I'm going to go on record here and say that I'm one of the few who hates (ok maybe just 'kind of dislikes') the Bourne films for their awful approach to editing fight scenes. It wasn't so awful in the Bourne films because at least there was light, in in UW3 however, the fight scenes took place exclusively at night in dark interiors. You literally couldn't tell what was happening the entire time. There would be swishes of swords, some close ups of fake blood flying from peoples necks, and that was it. It was so brutal.

What ever happened to wide angles, and long, continuous shots?

Anyways, I've got a midterm of Wednesday I forgot about until last night, which isn't so bad, since it's only a pysch midterm and it's all multiple choice.

Also, I'm trying to think of ideas for my politics paper, which needs a rough outline by March 12. The ideas given were 'compare and contrast two different political thinkers' or 'are so-and-so's ideas (ie.
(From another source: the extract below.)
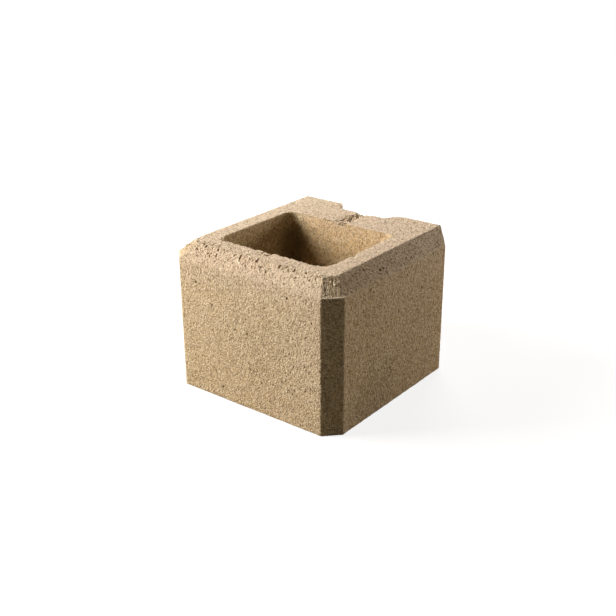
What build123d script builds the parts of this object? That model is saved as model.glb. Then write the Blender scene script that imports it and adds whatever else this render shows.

Marx) still relevant in todays time, and how so, or why not'.

While that's all well and good, and I could do that for marks, I want to do something I'll really get jazzed about, so I'm thinking something along the lines of totalitarianism in films, and relating it to Orwell, Marx and some of the other thinkers we'll talk about in class.

Things that easily came to mind while I was in the shower yesterday were; Metropolis, V for Vendetta, Dark City (I think, it's been a while since I've seen it), Minority Report, Clockwork Orange (to a degree), Blade Runner, The Wall (mmm music too), Gattaca, The Island, Equilibrium, Brazil, Soylent Green.

Clearly some work better than others, but it's good to draw from a large pool, especially if I don't know if I'll be picking 1 film, or 5 films, or 12 films to discuss.

I might go back to original source material for some works, like V, MR and Do Androids Dream... if they're used, just to get the full picture.

So if anyone has any ideas on films with oppressive societies/governments, pass 'em along.